Okay, well, I did slightly misunderstand you then, but I still answered your question:

[quote]2. You shouldn’t reuse VAOs between shaders unless you manually assign attribute locations so you can guarantee that the shaders have the same vertex attribute locations.
[/quote]
As long as you do that it shouldn’t be hard to handle at all, but…

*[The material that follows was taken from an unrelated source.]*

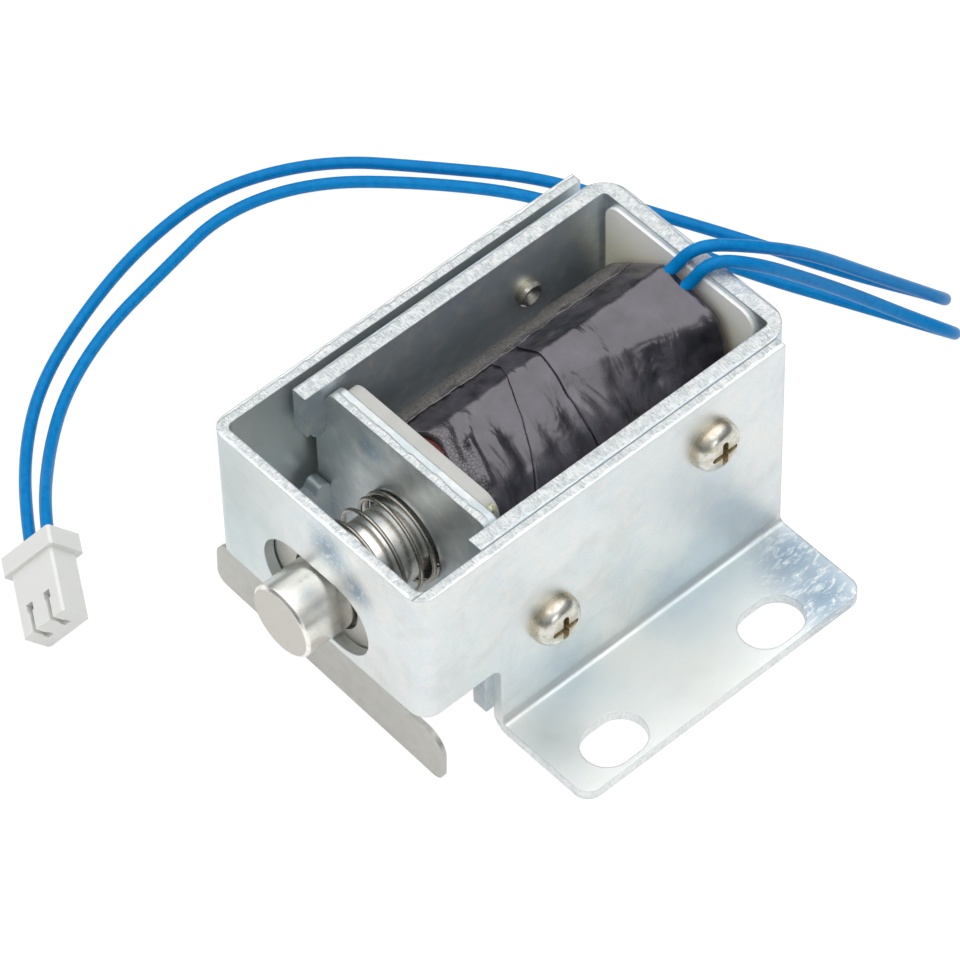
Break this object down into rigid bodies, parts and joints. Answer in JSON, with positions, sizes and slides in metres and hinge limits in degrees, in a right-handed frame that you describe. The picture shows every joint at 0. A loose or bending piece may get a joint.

[quote]Performance increase? None, unless you’re switching VAOs a very high number of times per frame. The performance increase (if any) would also be entirely on the CPU side. All in all, I believe it’s better to focus on minimizing the number of VAO binds per frame, not the number of stored VAOs. Optimally each VAO should only be bound at most once per frame. Memory-wise, the data stored in a VAO is incredibly compact and shouldn’t use much more than one or two hundred bytes or so.
[/quote]
Another question is what other batching opportunities are lost by batching VAOs. By batching according to VAOs, you might have to bind shaders and textures a lot more, or submit more uniforms. I think you’re overthinking this a bit. Just go with the simplest approach and optimize it if it’s a bottleneck.

Okay thank you for your answer!

Just to plan for the “worst case”:
Lets say I’ve got ~200 vaos with each ~100 vetices. Do you think that amount of data and switching would be to much for the average system?

If you ever need that much then it means you’re probably doing something wrong.